The Italians told us also that over 600,000 additional persons, refugees from the northern bombed cities in Italy, especially Turin and Milan, are now in Rome, because they believe that Rome will be protected from Allied bombing. This is one of the weak points of the Italian position and explains the Italian reaction to our suggestion that it would probably be necessary to bomb the city if prompt and favorable action were not immediately undertaken. It would appear that not much would be necessary to create complete demoralization [Page 1283] of a surplus population of hundreds of thousands who have literally no other place to go.

General Castellano informed me in strictest secrecy that Mussolini is now in Maddalena (a small island off the northeast corner of Sardinia). Ciano has departed from Rome but Castellano does not know his whereabouts. Castellano also indicated that during the course of Mussolini’s last meeting with Hitler at Verona,7 Hitler promised numerous German divisions from the Russian front but said they could not arrive in Italy before October when the mud in Russia would reduce operations in that area.

All of the Italians said that food conditions in Italy are unsatisfactory, largely due to the prevailing lack of transportation. There are important supplies of food in the country, resulting particularly from the excellent cereal crop, but inadequate distribution reduces the supply in urban centers. There is a flourishing black market.
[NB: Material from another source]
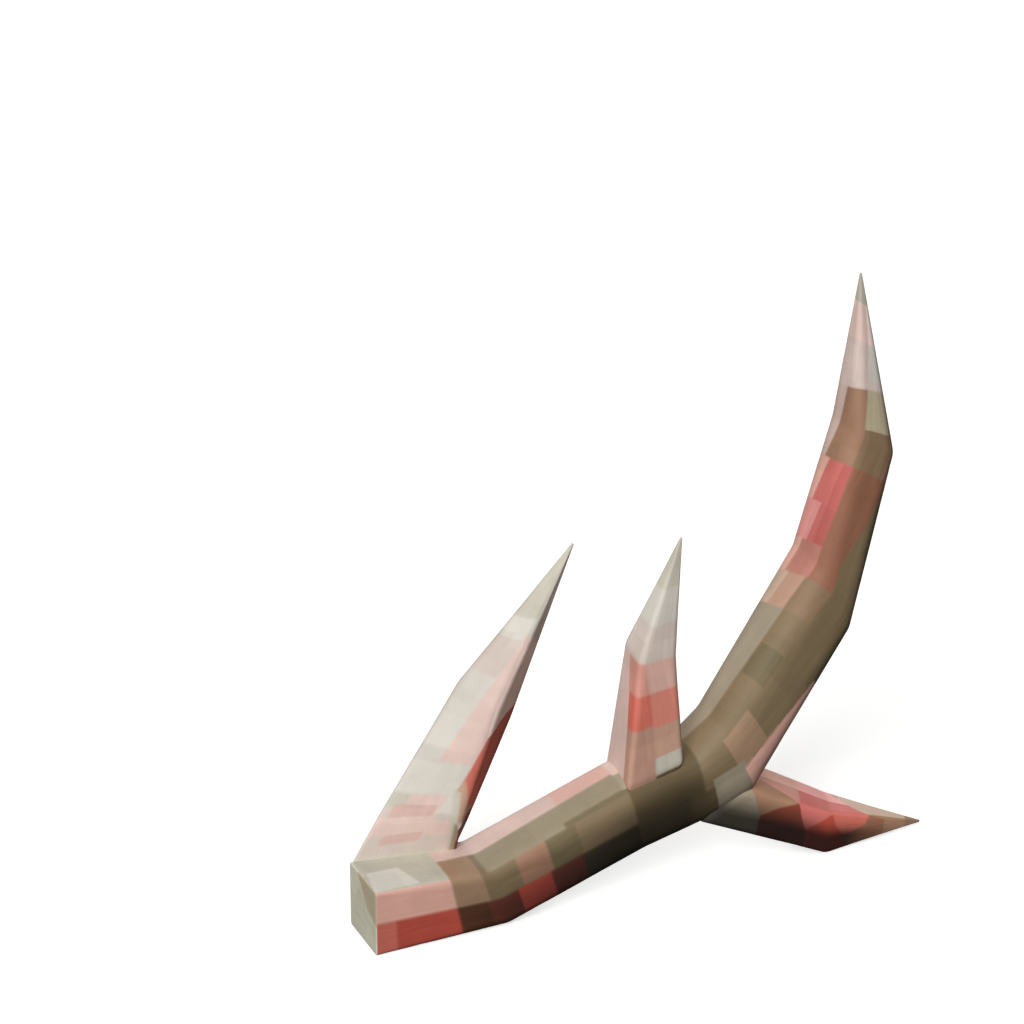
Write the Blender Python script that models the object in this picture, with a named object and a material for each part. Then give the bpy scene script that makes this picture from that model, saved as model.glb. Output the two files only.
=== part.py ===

You may have heard the story of General Patton at Licata. The Podestà at that place pointed out to General Patton the ruins of a former Greek temple, saying that it had been destroyed in the last war. General Patton expressed surprise and said that he had not realized that Licata had been shelled in the 1914–18 war. The Podestà explained that he was not referring to the 1914–18 war, but that by the last war he meant the second Punic War.

Faithfully yours,

Robert Murphy
  1. Sir Ronald Hugh Campbell.
  2. See ante, p. 1181, fn. 3.
  3. See ante, p. 1262.
  4. Sir D’Arcy Osborne.
  5. See ante, p. 1188.
  6. See ante, p. 1161.
  7. i.e., the conference held at Feltre on July 19, 1943. See Garland and Smyth, pp. 242–244, and the sources cited there.